## The request
Every line of the material that follows must be printed again exactly.

## Source excerpt

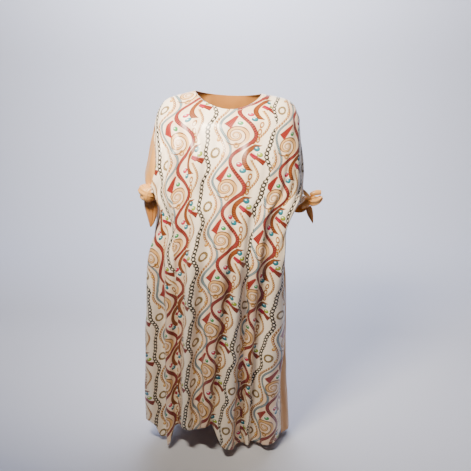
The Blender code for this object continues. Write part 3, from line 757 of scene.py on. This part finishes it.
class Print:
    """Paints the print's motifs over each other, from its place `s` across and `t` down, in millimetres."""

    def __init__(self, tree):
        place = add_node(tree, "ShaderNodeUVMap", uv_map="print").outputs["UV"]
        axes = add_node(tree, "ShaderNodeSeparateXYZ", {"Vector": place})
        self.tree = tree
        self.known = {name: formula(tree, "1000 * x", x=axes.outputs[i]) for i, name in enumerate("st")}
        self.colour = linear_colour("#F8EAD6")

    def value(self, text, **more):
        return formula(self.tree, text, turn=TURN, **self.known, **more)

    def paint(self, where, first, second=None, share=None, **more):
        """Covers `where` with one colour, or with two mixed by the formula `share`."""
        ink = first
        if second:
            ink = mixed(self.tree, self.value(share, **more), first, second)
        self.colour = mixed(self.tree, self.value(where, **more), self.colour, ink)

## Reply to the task
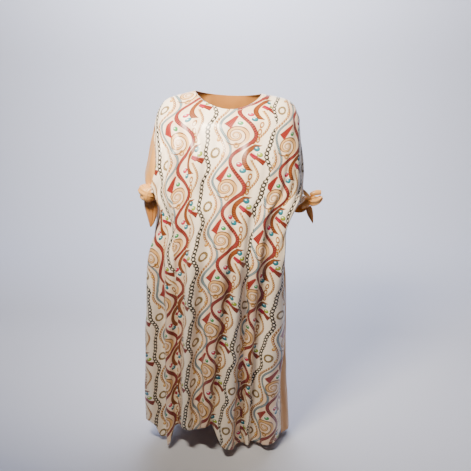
The Blender code for this object continues. Write part 3, from line 757 of scene.py on. This part finishes it.
class Print:
    """Paints the print's motifs over each other, from its place `s` across and `t` down, in millimetres."""

    def __init__(self, tree):
        place = add_node(tree, "ShaderNodeUVMap", uv_map="print").outputs["UV"]
        axes = add_node(tree, "ShaderNodeSeparateXYZ", {"Vector": place})
        self.tree = tree
        self.known = {name: formula(tree, "1000 * x", x=axes.outputs[i]) for i, name in enumerate("st")}
        self.colour = linear_colour("#F8EAD6")

    def value(self, text, **more):
        return formula(self.tree, text, turn=TURN, **self.known, **more)

    def paint(self, where, first, second=None, share=None, **more):
        """Covers `where` with one colour, or with two mixed by the formula `share`."""
        ink = first
        if second:
            ink = mixed(self.tree, self.value(share, **more), first, second)
        self.colour = mixed(self.tree, self.value(where, **more), self.colour, ink)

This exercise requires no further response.